There were a couple of months over the summer where everything suddenly felt as if it was coming together. Four of my short stories were accepted for publication, I was offered free theatre tickets in return for reviews for a new monthly magazine, someone approached me about putting together a couple of anthologies of my work, and I was asked to write several articles for a different quarterly magazine.
I may have got rather over-excited about it all, and I’m sure there are at least a few people in my life who got a bit sick of me going on and on - I don’t blame them in the least.
Then, nothing. Some projects were delayed, some publishers went ominously silent, the magazine didn’t have space for my first review. Where before there had been weekly acceptance emails, now there was only tumbleweed. It felt like I’d gone from being top of the world to not really existing at all.
That’s when I remembered that the real reason I write is because I don’t know how to live my life without doing so. While publication and recognition for my work are obviously among my main goals, the most important thing is to find satisfaction in the writing itself. My main motivation has to be my own sense of accomplishment at finishing a story or putting together an entertaining article, my own enjoyment of analysing the plays I to go to feed into a review, or my own excitement at sharing the things I create with the friends and family who have always supported me.

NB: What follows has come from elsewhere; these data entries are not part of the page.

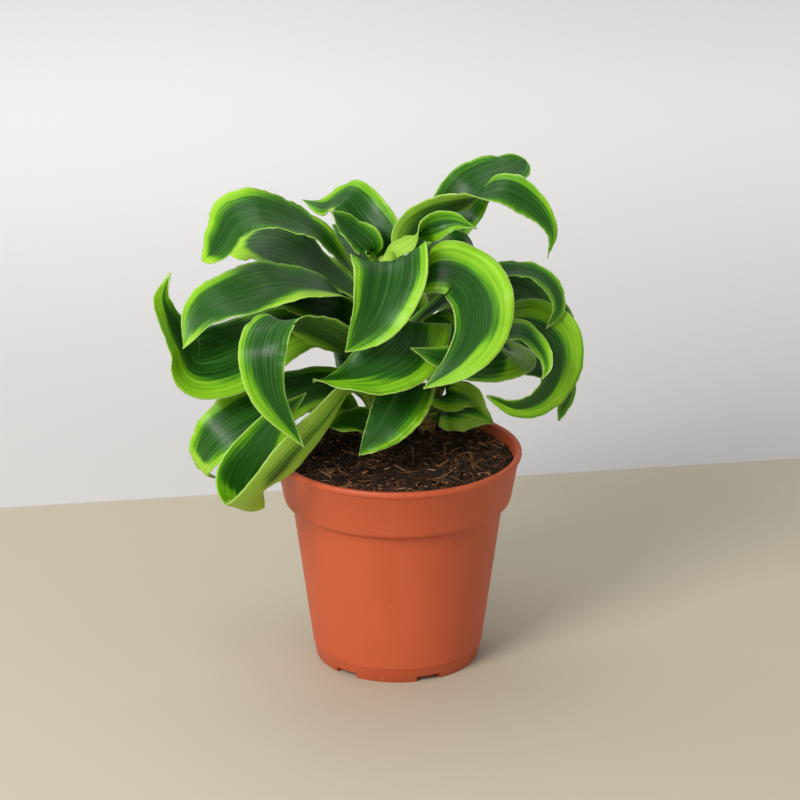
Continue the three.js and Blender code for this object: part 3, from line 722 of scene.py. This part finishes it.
# The grain of the blade's colours, as grains to the millimetre across and along the blade, and how
# far it differs from leaf to leaf.
VEIN_GRAIN = (3.1, 0.030, 1)
BAND_GRAIN = (0.95, 0.012, 1)
FLAME_GRAIN = (0.50, 0.022, 1.3)
PATCH_GRAIN = (0.14, 0.045, 2)
RIM_GRAIN = (0.2, 0.12, 2)
FLAME_REACH = 11  # how many millimetres the flames carry the lime in or out
VEIN_REACH = 2.2
LIME_START = 0.48  # the place in the ramp of greens at the lime's edge
RIPENING = 0.105  # how far each millimetre into the lime goes up the ramp
PATCH_SHIFT = 0.14
DARK_LINE = (0.42, 0.46, 0.60)  # what a dark line leaves of the red, green and blue under it


def smooth_curve(points):
    """A centripetal Catmull-Rom curve through the points, as a function of 0 to 1."""
    last = len(points) - 1
    run = [2 * points[0] - points[1], *points, 2 * points[-1] - points[-2]]

    def at(share):
        place = min(max(share, 0), 1) * last
        i = min(int(place), last - 1)
        w = place - i
        p0, p1, p2, p3 = run[i:i + 4]
        d0, d1, d2 = (math.sqrt((b - a).length) or 1 for a, b in ((p0, p1), (p1, p2), (p2, p3)))
        out = ((p1 - p0) / d0 - (p2 - p0) / (d0 + d1) + (p2 - p1) / d1) * d1
        back = ((p2 - p1) / d1 - (p3 - p1) / (d1 + d2) + (p3 - p2) / d2) * d1
        cubic = 2 * p1 - 2 * p2 + out + back
        square = 3 * p2 - 3 * p1 - 2 * out - back
        return ((cubic * w + square) * w + out) * w + p1

    return at


def heading(curve, share):
    """The direction of the curve there."""
    return (curve(min(share + HEADING_STEP, 1)) - curve(max(share - HEADING_STEP, 0))).normalized()


def evenly(curve):
    """A function from a share of the curve's length to a share of its points, and the length."""
    lengths = [0]
    before = curve(0)
    for i in range(1, CURVE_STEPS + 1):
        here = curve(i / CURVE_STEPS)
        lengths.append(lengths[-1] + (here - before).length)
        before = here

    def at(share):
        wanted = share * lengths[-1]
        i = 1
        while i < CURVE_STEPS and lengths[i] < wanted:
            i += 1
        return (i - 1 + (wanted - lengths[i - 1]) / (lengths[i] - lengths[i - 1])) / CURVE_STEPS

    return at, lengths[-1]


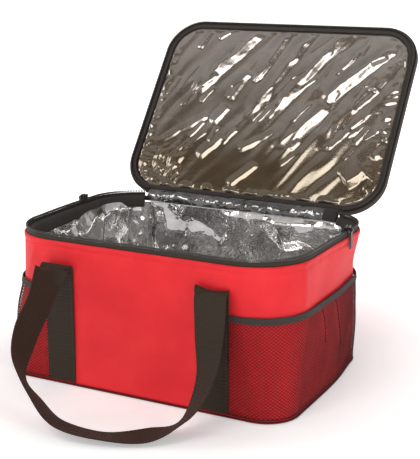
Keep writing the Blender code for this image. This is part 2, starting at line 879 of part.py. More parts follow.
def main():
    clear_scene()
    for name in (COLLECTION, "cutters"):
        bpy.context.scene.collection.children.link(bpy.data.collections.new(name))
    cloth = make_material("red_cloth", RED, 0.55)
    black = make_material("black_binding", BLACK, 0.75)
    webbing = make_material("black_webbing", BLACK, 0.8)
    net = make_material("black_net", NET_BLACK, 0.7)
    foil = make_material("silver_foil", SILVER, 0.25, 0.9)
    foam = make_material("foam", FOAM_GREY, 0.9)
    board = make_material("stiffener_board", BOARD_GREY, 0.6)
    teeth = make_material("zip_teeth", BLACK, 0.4)
    metal = make_material("slider_metal", BLACK, 0.35, 0.6)
    build_body(cloth, foam, foil, board)
    build_mouth(black, teeth, metal)
    build_lid(cloth, black, foam, foil, teeth)
    build_hinge(black, foil)
    build_sliders(metal)
    build_columns(webbing)
    build_handles(webbing)
    build_pockets(net, black)


main()
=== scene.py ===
"""Looks of the soft cooler bag: cloth, foil, webbing, net, zip, light and camera.

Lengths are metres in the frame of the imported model. Heights, the rim's outline and
the rear handle's route repeat the numbers of the model's source. The base's outline,
the pockets and the front handle's route are a few millimetres nearer to the photograph.
"""

import math

import bpy
import numpy as np
from mathutils import Matrix, Vector


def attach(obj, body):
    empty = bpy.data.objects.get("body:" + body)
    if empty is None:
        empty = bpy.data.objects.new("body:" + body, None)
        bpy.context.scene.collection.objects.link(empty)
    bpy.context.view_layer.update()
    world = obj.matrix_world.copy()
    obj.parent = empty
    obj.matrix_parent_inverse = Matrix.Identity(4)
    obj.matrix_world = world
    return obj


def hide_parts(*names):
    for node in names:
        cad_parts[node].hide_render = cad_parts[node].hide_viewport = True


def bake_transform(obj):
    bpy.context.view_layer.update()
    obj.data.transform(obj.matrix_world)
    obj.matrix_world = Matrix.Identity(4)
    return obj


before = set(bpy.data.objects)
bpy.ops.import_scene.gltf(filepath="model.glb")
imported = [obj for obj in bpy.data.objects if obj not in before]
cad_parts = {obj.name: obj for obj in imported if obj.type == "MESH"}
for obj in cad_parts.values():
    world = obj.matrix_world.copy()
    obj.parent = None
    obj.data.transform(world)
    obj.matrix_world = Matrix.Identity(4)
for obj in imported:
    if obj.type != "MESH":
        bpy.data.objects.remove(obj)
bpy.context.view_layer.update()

# Body and layers
RIM_LENGTH, RIM_DEPTH, RIM_RADIUS = 0.360, 0.264, 0.066
BASE_LENGTH, BASE_DEPTH, BASE_RADIUS = 0.356, 0.260, 0.037
WALL_HEIGHT = 0.168
CLEARANCE = 0.0003
SHELL = 0.0012
WALL_FOOT = 0.0018
LINER_OUTER = 0.0068
FOAM_OUTER, FOAM_INNER = 0.0015, 0.0065
FACING_OUTER, FACING_INNER, FACING_TOP, FACING_GAP = 0.0079, 0.0089, 0.1724, 0.266
TAPE_OUTER, TAPE_INNER, TAPE_BOTTOM, TAPE_TOP = 0.0015, 0.0025, 0.163, 0.173
TEETH_MIDDLE, TEETH_BOTTOM = 0.0020, 0.1733
FLOOR_Z = 0.0109
# Ends of the layers below the floor: the stiffener board, then the foam
BOARD_BOTTOM, BOARD_TOP = 0.0018, 0.0043
FOAM_BOTTOM, FOAM_TOP = 0.0046, 0.0106
BASE_LAYER_INSET = 0.0045
FLOOR_INSET = 0.0079

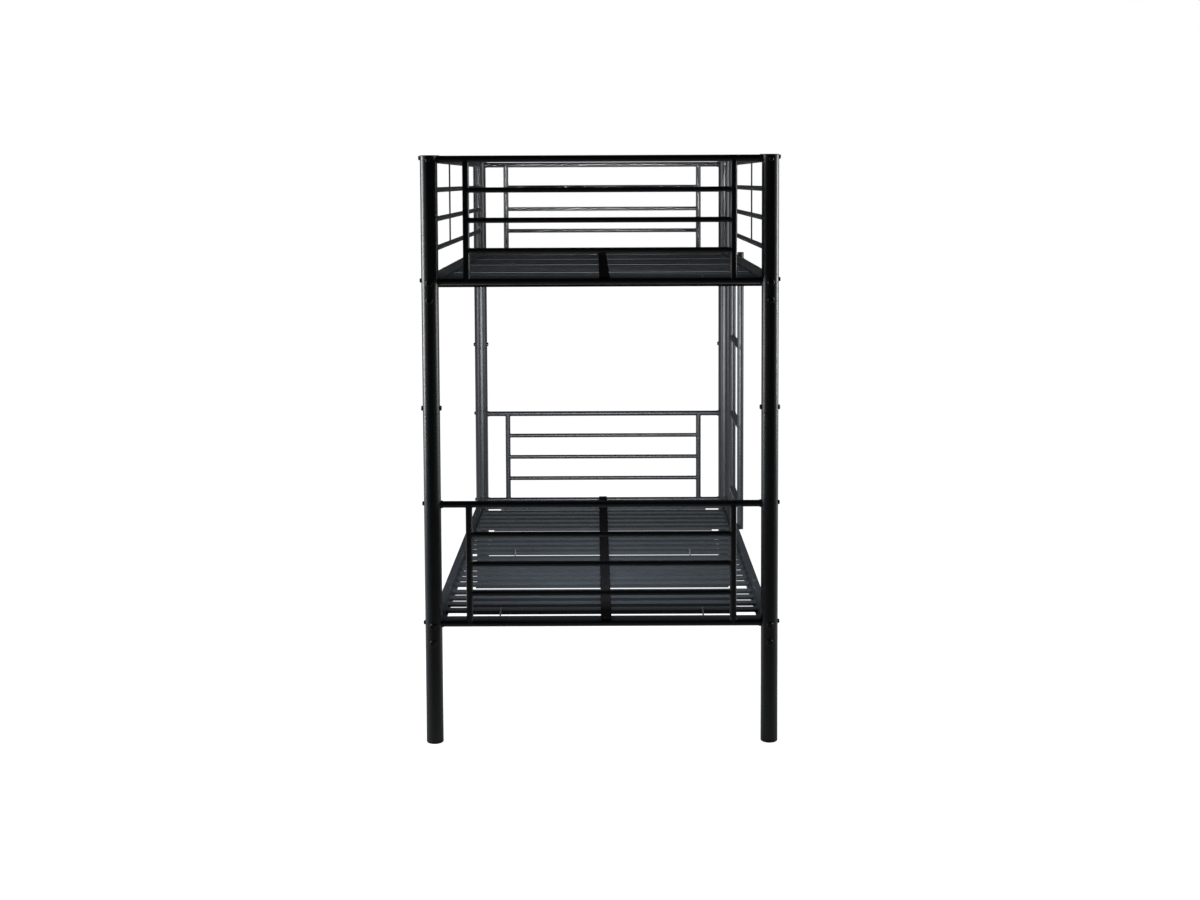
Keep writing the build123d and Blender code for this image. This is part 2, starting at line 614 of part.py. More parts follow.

Then, this week, I got an email telling me that my first ever payment for a piece of my writing had been deposited into my Paypal account. Let me tell you, I have never been so ridiculously excited by £5.99 in my life! It even made me glad for the first time that the pound is so weak against the dollar, since I was being paid by an American publisher and so actually benefitted from the appalling exchange rate.
Not only that, but the day that publication went up on the internet, another of my stories was posted on a different website, and the second edition of the monthly magazine came out, not only including one of my reviews, but also a piece of short fiction I’d written.
And I was back on top of the world.
It’s still important to remember the joy of the act of writing itself - and if that ever goes away, I’ll be retiring my trusty bluetooth keyboard forever. But it’s also rather fun to get ridiculously over-excited by things I’ve written actually getting published. I hope that never gets old.